WHAT IS BEING ASKED:
Give every line of the material again, exactly as written.

****************************************

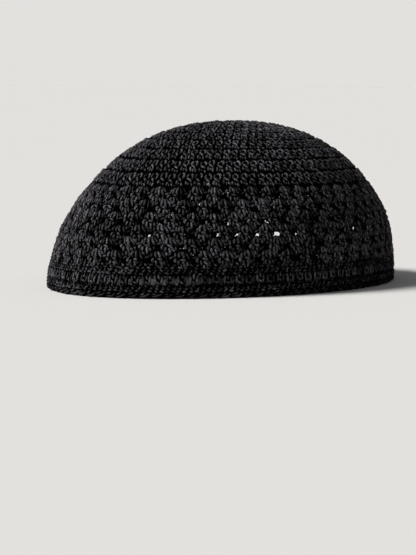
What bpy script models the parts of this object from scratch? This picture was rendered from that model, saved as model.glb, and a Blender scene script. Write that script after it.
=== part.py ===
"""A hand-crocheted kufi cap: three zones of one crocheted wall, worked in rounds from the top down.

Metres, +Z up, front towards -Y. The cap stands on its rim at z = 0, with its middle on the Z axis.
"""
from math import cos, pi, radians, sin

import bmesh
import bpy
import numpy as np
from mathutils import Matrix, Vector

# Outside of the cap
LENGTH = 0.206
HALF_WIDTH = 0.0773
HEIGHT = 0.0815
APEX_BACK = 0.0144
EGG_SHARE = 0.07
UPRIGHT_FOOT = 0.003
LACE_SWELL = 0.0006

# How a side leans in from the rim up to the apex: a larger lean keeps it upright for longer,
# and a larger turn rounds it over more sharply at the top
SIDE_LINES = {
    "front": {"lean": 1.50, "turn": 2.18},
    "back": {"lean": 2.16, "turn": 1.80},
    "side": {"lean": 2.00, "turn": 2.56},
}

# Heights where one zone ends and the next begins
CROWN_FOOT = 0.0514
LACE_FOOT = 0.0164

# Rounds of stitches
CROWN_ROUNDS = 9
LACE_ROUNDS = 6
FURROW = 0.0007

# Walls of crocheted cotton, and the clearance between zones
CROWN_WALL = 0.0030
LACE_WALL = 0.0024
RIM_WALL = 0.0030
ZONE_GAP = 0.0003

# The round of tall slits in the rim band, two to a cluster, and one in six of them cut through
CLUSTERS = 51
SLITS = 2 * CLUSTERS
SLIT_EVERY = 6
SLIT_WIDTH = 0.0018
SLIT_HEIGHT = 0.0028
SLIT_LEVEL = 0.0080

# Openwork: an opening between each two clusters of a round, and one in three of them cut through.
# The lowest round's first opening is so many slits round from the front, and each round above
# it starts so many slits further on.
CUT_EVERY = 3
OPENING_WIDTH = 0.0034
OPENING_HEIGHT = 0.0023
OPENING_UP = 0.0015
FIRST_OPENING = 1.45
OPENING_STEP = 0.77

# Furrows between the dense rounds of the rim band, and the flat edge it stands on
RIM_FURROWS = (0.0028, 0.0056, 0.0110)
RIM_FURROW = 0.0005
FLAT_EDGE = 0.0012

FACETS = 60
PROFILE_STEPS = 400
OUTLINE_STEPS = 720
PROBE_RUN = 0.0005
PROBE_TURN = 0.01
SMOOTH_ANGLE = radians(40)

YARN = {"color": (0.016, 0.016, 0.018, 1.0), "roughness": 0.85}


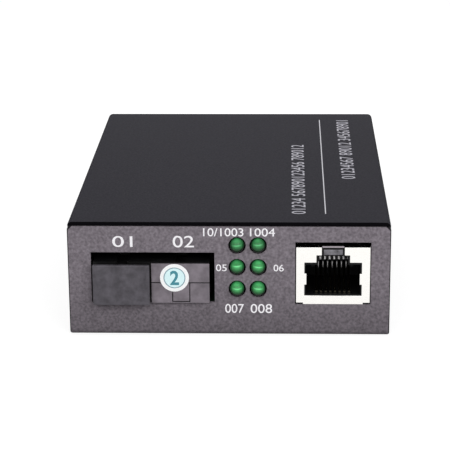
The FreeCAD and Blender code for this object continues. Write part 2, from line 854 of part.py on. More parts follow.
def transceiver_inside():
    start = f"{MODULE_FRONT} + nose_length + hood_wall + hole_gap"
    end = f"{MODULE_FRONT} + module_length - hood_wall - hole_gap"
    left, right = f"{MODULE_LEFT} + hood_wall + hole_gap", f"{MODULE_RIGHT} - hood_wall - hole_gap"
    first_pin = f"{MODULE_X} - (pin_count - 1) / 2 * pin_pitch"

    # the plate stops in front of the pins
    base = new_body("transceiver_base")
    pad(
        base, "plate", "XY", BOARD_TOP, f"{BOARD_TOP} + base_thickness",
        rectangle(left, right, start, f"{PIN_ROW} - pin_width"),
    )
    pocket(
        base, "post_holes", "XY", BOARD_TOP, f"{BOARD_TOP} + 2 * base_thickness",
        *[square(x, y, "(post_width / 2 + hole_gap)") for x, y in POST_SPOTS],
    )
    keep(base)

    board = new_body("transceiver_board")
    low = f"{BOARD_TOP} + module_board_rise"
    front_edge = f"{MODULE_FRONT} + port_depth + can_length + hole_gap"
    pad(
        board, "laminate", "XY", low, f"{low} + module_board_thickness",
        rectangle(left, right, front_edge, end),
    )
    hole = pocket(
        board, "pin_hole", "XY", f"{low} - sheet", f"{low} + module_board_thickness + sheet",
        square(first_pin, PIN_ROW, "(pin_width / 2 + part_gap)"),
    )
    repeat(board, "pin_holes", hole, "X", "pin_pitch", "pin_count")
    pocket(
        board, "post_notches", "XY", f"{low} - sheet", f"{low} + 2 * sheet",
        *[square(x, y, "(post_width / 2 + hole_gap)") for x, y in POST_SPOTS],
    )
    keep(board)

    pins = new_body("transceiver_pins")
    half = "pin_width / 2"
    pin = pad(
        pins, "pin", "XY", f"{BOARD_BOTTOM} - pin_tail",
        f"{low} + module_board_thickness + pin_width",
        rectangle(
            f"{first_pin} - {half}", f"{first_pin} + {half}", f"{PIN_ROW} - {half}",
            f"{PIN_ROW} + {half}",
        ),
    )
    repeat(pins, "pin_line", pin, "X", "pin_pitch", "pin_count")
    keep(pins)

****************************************

OUTPUT:
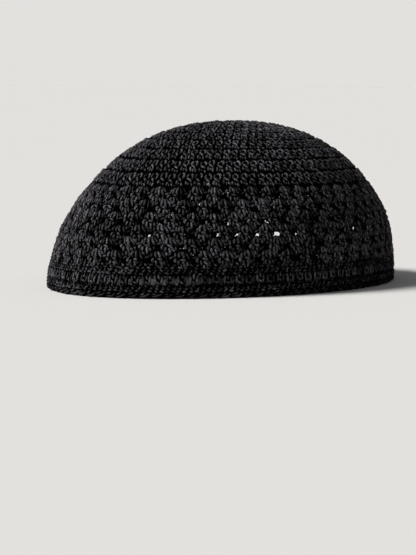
What bpy script models the parts of this object from scratch? This picture was rendered from that model, saved as model.glb, and a Blender scene script. Write that script after it.
=== part.py ===
"""A hand-crocheted kufi cap: three zones of one crocheted wall, worked in rounds from the top down.

Metres, +Z up, front towards -Y. The cap stands on its rim at z = 0, with its middle on the Z axis.
"""
from math import cos, pi, radians, sin

import bmesh
import bpy
import numpy as np
from mathutils import Matrix, Vector

# Outside of the cap
LENGTH = 0.206
HALF_WIDTH = 0.0773
HEIGHT = 0.0815
APEX_BACK = 0.0144
EGG_SHARE = 0.07
UPRIGHT_FOOT = 0.003
LACE_SWELL = 0.0006

# How a side leans in from the rim up to the apex: a larger lean keeps it upright for longer,
# and a larger turn rounds it over more sharply at the top
SIDE_LINES = {
    "front": {"lean": 1.50, "turn": 2.18},
    "back": {"lean": 2.16, "turn": 1.80},
    "side": {"lean": 2.00, "turn": 2.56},
}

# Heights where one zone ends and the next begins
CROWN_FOOT = 0.0514
LACE_FOOT = 0.0164

# Rounds of stitches
CROWN_ROUNDS = 9
LACE_ROUNDS = 6
FURROW = 0.0007

# Walls of crocheted cotton, and the clearance between zones
CROWN_WALL = 0.0030
LACE_WALL = 0.0024
RIM_WALL = 0.0030
ZONE_GAP = 0.0003

# The round of tall slits in the rim band, two to a cluster, and one in six of them cut through
CLUSTERS = 51
SLITS = 2 * CLUSTERS
SLIT_EVERY = 6
SLIT_WIDTH = 0.0018
SLIT_HEIGHT = 0.0028
SLIT_LEVEL = 0.0080

# Openwork: an opening between each two clusters of a round, and one in three of them cut through.
# The lowest round's first opening is so many slits round from the front, and each round above
# it starts so many slits further on.
CUT_EVERY = 3
OPENING_WIDTH = 0.0034
OPENING_HEIGHT = 0.0023
OPENING_UP = 0.0015
FIRST_OPENING = 1.45
OPENING_STEP = 0.77

# Furrows between the dense rounds of the rim band, and the flat edge it stands on
RIM_FURROWS = (0.0028, 0.0056, 0.0110)
RIM_FURROW = 0.0005
FLAT_EDGE = 0.0012

FACETS = 60
PROFILE_STEPS = 400
OUTLINE_STEPS = 720
PROBE_RUN = 0.0005
PROBE_TURN = 0.01
SMOOTH_ANGLE = radians(40)

YARN = {"color": (0.016, 0.016, 0.018, 1.0), "roughness": 0.85}


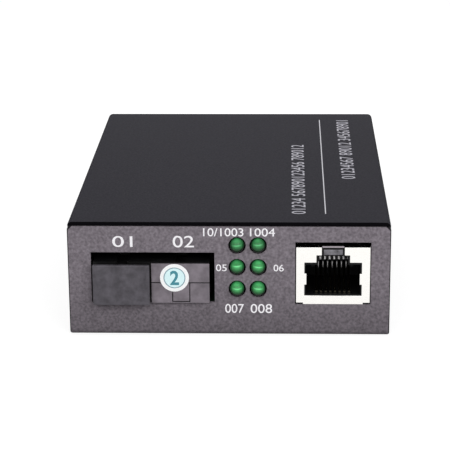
The FreeCAD and Blender code for this object continues. Write part 2, from line 854 of part.py on. More parts follow.
def transceiver_inside():
    start = f"{MODULE_FRONT} + nose_length + hood_wall + hole_gap"
    end = f"{MODULE_FRONT} + module_length - hood_wall - hole_gap"
    left, right = f"{MODULE_LEFT} + hood_wall + hole_gap", f"{MODULE_RIGHT} - hood_wall - hole_gap"
    first_pin = f"{MODULE_X} - (pin_count - 1) / 2 * pin_pitch"

    # the plate stops in front of the pins
    base = new_body("transceiver_base")
    pad(
        base, "plate", "XY", BOARD_TOP, f"{BOARD_TOP} + base_thickness",
        rectangle(left, right, start, f"{PIN_ROW} - pin_width"),
    )
    pocket(
        base, "post_holes", "XY", BOARD_TOP, f"{BOARD_TOP} + 2 * base_thickness",
        *[square(x, y, "(post_width / 2 + hole_gap)") for x, y in POST_SPOTS],
    )
    keep(base)

    board = new_body("transceiver_board")
    low = f"{BOARD_TOP} + module_board_rise"
    front_edge = f"{MODULE_FRONT} + port_depth + can_length + hole_gap"
    pad(
        board, "laminate", "XY", low, f"{low} + module_board_thickness",
        rectangle(left, right, front_edge, end),
    )
    hole = pocket(
        board, "pin_hole", "XY", f"{low} - sheet", f"{low} + module_board_thickness + sheet",
        square(first_pin, PIN_ROW, "(pin_width / 2 + part_gap)"),
    )
    repeat(board, "pin_holes", hole, "X", "pin_pitch", "pin_count")
    pocket(
        board, "post_notches", "XY", f"{low} - sheet", f"{low} + 2 * sheet",
        *[square(x, y, "(post_width / 2 + hole_gap)") for x, y in POST_SPOTS],
    )
    keep(board)

    pins = new_body("transceiver_pins")
    half = "pin_width / 2"
    pin = pad(
        pins, "pin", "XY", f"{BOARD_BOTTOM} - pin_tail",
        f"{low} + module_board_thickness + pin_width",
        rectangle(
            f"{first_pin} - {half}", f"{first_pin} + {half}", f"{PIN_ROW} - {half}",
            f"{PIN_ROW} + {half}",
        ),
    )
    repeat(pins, "pin_line", pin, "X", "pin_pitch", "pin_count")
    keep(pins)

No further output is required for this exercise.